● **The input**:

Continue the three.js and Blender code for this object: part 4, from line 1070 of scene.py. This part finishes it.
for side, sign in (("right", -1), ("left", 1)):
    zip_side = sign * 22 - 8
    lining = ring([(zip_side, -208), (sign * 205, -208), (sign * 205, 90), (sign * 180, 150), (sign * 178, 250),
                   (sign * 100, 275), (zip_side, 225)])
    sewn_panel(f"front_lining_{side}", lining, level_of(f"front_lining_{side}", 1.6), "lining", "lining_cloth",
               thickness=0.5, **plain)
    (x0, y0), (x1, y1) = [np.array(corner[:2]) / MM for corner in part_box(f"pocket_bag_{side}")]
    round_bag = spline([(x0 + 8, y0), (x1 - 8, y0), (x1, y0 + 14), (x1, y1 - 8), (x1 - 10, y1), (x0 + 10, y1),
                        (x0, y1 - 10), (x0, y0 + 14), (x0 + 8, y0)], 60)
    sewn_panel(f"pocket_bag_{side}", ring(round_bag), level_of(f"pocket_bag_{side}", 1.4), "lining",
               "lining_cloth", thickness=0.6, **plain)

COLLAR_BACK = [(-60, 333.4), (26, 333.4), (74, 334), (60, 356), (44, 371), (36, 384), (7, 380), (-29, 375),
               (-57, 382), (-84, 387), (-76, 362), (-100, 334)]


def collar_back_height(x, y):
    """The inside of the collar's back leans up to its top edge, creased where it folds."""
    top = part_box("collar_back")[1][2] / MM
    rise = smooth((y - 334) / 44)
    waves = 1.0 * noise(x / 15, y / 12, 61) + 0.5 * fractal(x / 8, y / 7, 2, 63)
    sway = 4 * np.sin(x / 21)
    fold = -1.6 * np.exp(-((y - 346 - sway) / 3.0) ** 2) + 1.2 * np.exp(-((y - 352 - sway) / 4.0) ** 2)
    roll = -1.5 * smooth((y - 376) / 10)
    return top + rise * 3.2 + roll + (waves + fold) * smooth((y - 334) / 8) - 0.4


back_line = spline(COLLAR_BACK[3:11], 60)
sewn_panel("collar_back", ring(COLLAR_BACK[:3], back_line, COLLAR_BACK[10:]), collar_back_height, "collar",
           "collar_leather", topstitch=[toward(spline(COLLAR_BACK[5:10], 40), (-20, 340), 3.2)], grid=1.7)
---
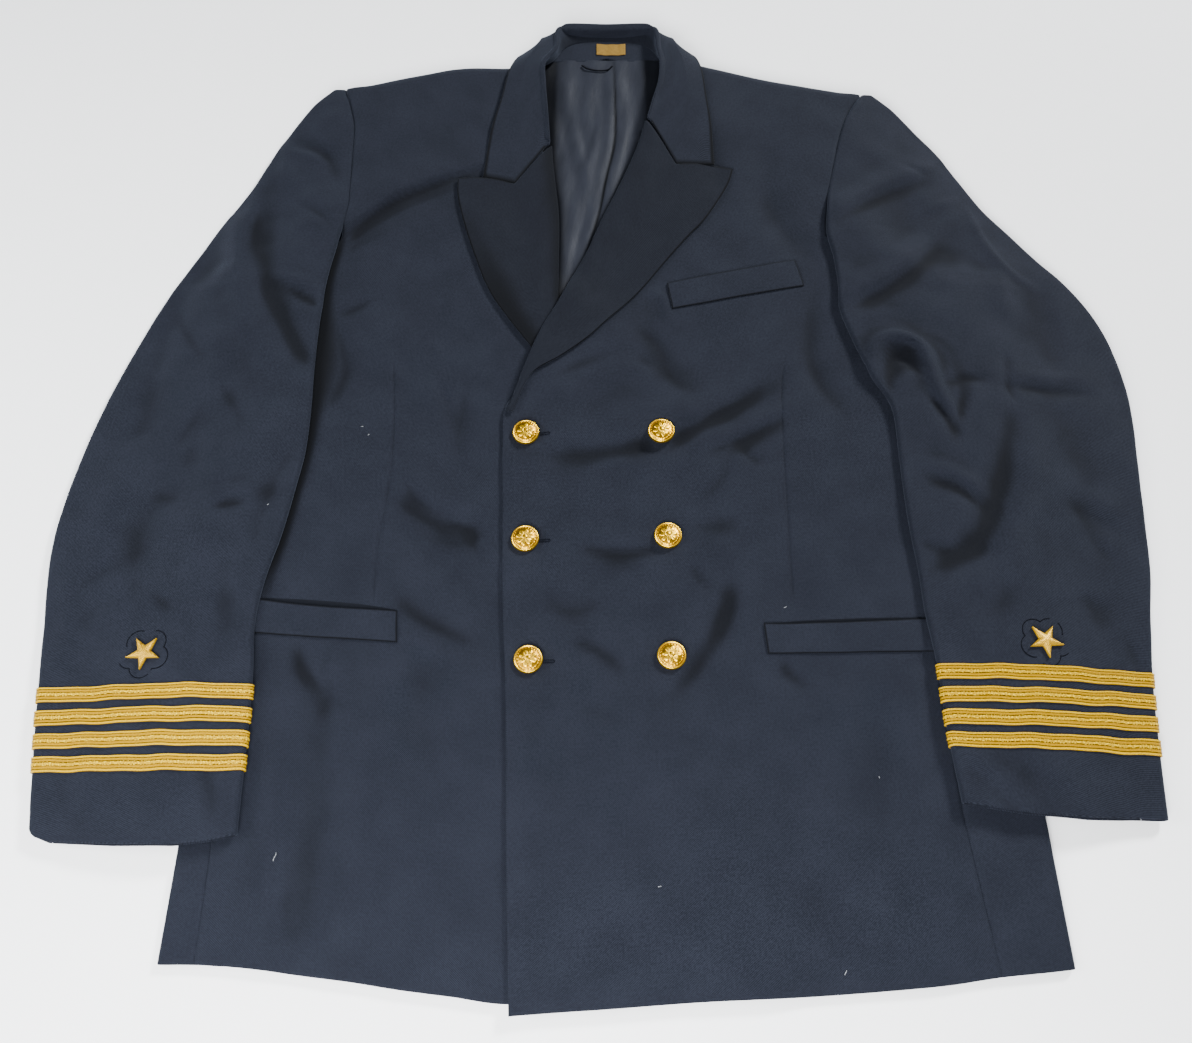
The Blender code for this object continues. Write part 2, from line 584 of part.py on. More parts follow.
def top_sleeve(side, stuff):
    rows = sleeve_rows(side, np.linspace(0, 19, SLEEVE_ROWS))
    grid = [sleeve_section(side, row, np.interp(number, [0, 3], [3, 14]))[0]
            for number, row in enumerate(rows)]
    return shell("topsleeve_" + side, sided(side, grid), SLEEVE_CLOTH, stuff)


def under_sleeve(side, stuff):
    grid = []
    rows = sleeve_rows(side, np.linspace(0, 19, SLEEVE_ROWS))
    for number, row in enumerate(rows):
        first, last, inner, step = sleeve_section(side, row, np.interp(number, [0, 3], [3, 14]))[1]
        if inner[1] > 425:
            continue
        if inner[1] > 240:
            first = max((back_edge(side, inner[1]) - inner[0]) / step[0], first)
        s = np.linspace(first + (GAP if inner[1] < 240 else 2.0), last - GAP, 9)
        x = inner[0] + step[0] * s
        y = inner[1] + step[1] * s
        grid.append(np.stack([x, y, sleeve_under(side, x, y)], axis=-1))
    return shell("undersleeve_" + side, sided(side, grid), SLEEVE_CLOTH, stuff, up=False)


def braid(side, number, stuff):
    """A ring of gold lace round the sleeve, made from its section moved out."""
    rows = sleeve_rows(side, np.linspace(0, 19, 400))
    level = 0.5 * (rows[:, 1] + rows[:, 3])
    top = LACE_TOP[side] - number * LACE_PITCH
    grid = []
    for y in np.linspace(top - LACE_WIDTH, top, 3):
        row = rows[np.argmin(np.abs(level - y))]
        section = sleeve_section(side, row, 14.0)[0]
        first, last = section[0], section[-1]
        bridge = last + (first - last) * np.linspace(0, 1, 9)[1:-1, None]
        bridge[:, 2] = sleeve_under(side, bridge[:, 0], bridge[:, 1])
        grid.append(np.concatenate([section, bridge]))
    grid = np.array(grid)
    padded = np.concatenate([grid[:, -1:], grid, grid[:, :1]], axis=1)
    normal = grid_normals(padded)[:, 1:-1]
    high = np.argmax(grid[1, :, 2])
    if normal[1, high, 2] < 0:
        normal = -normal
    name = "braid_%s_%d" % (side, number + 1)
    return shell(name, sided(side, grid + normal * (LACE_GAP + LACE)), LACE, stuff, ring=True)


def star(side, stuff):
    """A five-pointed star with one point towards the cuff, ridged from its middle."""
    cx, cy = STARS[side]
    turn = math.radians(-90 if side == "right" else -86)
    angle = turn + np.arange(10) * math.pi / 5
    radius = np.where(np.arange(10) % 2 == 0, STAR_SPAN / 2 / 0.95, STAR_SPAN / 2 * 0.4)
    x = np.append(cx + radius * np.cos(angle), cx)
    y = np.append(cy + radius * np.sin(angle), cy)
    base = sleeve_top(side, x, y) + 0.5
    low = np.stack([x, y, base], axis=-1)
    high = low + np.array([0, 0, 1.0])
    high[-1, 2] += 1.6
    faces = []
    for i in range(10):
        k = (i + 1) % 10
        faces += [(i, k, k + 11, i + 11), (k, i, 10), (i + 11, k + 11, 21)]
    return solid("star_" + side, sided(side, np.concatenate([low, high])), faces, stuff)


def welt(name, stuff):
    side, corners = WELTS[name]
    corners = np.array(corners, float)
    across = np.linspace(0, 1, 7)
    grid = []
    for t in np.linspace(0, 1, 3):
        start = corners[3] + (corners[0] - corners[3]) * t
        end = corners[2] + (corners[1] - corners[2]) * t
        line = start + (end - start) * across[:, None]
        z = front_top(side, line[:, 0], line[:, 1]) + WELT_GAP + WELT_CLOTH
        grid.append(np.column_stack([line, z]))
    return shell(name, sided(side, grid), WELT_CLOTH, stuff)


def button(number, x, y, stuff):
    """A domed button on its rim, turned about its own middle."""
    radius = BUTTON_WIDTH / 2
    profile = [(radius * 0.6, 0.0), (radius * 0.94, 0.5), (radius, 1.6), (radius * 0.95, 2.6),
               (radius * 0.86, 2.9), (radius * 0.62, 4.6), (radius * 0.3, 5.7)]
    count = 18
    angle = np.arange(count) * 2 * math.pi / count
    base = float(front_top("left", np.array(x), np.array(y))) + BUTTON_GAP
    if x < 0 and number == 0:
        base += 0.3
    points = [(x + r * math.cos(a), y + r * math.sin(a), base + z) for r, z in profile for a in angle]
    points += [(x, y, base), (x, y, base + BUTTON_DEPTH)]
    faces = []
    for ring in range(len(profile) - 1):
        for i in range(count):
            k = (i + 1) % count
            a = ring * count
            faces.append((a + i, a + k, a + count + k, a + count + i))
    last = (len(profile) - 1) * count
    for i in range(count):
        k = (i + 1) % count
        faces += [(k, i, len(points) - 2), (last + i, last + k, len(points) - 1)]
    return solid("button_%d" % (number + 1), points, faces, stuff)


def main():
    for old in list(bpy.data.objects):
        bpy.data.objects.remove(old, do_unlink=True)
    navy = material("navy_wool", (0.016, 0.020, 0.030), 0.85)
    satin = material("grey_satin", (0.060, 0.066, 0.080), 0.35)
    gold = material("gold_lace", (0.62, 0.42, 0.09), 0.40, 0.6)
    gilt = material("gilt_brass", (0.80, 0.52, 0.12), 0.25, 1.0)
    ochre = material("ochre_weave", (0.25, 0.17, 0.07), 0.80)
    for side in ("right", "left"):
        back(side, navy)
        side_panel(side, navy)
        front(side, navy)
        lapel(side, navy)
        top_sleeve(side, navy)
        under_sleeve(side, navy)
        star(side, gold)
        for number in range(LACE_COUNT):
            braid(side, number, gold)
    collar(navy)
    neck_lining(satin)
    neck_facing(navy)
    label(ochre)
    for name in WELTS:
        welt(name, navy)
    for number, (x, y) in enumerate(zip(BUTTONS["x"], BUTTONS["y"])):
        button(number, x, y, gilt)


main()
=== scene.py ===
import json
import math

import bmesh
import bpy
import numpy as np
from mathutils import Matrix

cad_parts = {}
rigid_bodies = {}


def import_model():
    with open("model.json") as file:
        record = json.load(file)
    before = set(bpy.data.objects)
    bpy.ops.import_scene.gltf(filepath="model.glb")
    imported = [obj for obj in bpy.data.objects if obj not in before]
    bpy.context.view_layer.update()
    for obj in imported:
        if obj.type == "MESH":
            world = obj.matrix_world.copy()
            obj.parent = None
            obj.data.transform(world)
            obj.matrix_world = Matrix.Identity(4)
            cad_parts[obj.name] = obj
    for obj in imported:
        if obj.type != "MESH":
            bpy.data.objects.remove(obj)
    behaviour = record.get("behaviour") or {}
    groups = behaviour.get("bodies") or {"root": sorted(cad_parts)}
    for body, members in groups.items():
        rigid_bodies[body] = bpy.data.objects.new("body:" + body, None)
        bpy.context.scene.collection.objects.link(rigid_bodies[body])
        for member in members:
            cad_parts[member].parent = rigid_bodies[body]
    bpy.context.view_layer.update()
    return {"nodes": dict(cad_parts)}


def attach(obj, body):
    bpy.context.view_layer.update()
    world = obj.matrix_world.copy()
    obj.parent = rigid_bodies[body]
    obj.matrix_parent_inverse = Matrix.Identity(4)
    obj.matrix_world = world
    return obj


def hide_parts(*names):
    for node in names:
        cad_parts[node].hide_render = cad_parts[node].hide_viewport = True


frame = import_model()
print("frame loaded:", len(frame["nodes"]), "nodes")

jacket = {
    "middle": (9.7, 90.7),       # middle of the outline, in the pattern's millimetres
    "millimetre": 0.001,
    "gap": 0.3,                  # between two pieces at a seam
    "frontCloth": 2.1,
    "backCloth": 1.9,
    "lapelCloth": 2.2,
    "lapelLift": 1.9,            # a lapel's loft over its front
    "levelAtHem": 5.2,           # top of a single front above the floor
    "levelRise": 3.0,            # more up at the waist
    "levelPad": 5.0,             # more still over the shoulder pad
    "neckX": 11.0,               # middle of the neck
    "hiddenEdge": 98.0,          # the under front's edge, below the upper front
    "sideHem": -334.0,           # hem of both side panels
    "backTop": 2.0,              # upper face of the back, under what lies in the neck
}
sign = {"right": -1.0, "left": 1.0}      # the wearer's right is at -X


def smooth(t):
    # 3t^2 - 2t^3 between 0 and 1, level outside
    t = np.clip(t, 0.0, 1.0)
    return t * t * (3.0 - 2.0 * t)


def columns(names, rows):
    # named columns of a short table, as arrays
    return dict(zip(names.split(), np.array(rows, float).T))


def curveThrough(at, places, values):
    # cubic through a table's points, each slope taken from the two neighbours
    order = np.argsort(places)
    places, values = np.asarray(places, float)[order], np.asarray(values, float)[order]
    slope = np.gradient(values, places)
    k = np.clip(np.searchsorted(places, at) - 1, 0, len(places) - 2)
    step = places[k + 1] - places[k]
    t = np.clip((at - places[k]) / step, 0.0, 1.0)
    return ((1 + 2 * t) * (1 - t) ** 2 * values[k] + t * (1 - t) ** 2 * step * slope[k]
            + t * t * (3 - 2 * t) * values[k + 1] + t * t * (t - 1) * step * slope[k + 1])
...
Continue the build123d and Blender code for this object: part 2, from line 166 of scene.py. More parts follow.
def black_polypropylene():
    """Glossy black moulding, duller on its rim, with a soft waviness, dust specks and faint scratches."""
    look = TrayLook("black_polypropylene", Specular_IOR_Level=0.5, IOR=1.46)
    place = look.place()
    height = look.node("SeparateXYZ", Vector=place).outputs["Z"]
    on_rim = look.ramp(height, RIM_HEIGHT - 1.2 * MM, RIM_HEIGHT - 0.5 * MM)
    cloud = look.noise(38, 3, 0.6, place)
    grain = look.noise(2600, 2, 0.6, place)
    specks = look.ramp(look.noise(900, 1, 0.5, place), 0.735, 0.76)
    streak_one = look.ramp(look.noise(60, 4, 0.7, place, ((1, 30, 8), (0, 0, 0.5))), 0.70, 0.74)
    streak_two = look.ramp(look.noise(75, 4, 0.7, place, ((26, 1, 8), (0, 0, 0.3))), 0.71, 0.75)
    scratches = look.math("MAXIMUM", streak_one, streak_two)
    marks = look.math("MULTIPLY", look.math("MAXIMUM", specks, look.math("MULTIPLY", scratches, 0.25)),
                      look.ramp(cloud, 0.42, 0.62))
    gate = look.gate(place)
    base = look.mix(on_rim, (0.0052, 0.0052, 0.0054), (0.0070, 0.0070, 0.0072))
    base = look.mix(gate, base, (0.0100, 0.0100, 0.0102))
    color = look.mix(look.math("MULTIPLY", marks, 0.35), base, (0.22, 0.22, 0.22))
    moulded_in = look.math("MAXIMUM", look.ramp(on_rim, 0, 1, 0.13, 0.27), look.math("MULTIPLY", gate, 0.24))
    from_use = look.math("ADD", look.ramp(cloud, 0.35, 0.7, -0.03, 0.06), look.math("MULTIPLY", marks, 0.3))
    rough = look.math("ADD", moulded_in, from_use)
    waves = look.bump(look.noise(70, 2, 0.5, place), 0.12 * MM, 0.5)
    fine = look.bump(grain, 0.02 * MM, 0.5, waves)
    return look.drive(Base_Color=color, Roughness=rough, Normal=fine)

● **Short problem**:
The lines to transcribe begin at the line with "Continue the three.js" and end at the line with "(-57, 382), (-84, 387), (-76, 362), (-100, 334)]"; copy them exactly, both ends included.

● **Output**:
Continue the three.js and Blender code for this object: part 4, from line 1070 of scene.py. This part finishes it.
for side, sign in (("right", -1), ("left", 1)):
    zip_side = sign * 22 - 8
    lining = ring([(zip_side, -208), (sign * 205, -208), (sign * 205, 90), (sign * 180, 150), (sign * 178, 250),
                   (sign * 100, 275), (zip_side, 225)])
    sewn_panel(f"front_lining_{side}", lining, level_of(f"front_lining_{side}", 1.6), "lining", "lining_cloth",
               thickness=0.5, **plain)
    (x0, y0), (x1, y1) = [np.array(corner[:2]) / MM for corner in part_box(f"pocket_bag_{side}")]
    round_bag = spline([(x0 + 8, y0), (x1 - 8, y0), (x1, y0 + 14), (x1, y1 - 8), (x1 - 10, y1), (x0 + 10, y1),
                        (x0, y1 - 10), (x0, y0 + 14), (x0 + 8, y0)], 60)
    sewn_panel(f"pocket_bag_{side}", ring(round_bag), level_of(f"pocket_bag_{side}", 1.4), "lining",
               "lining_cloth", thickness=0.6, **plain)

COLLAR_BACK = [(-60, 333.4), (26, 333.4), (74, 334), (60, 356), (44, 371), (36, 384), (7, 380), (-29, 375),
               (-57, 382), (-84, 387), (-76, 362), (-100, 334)]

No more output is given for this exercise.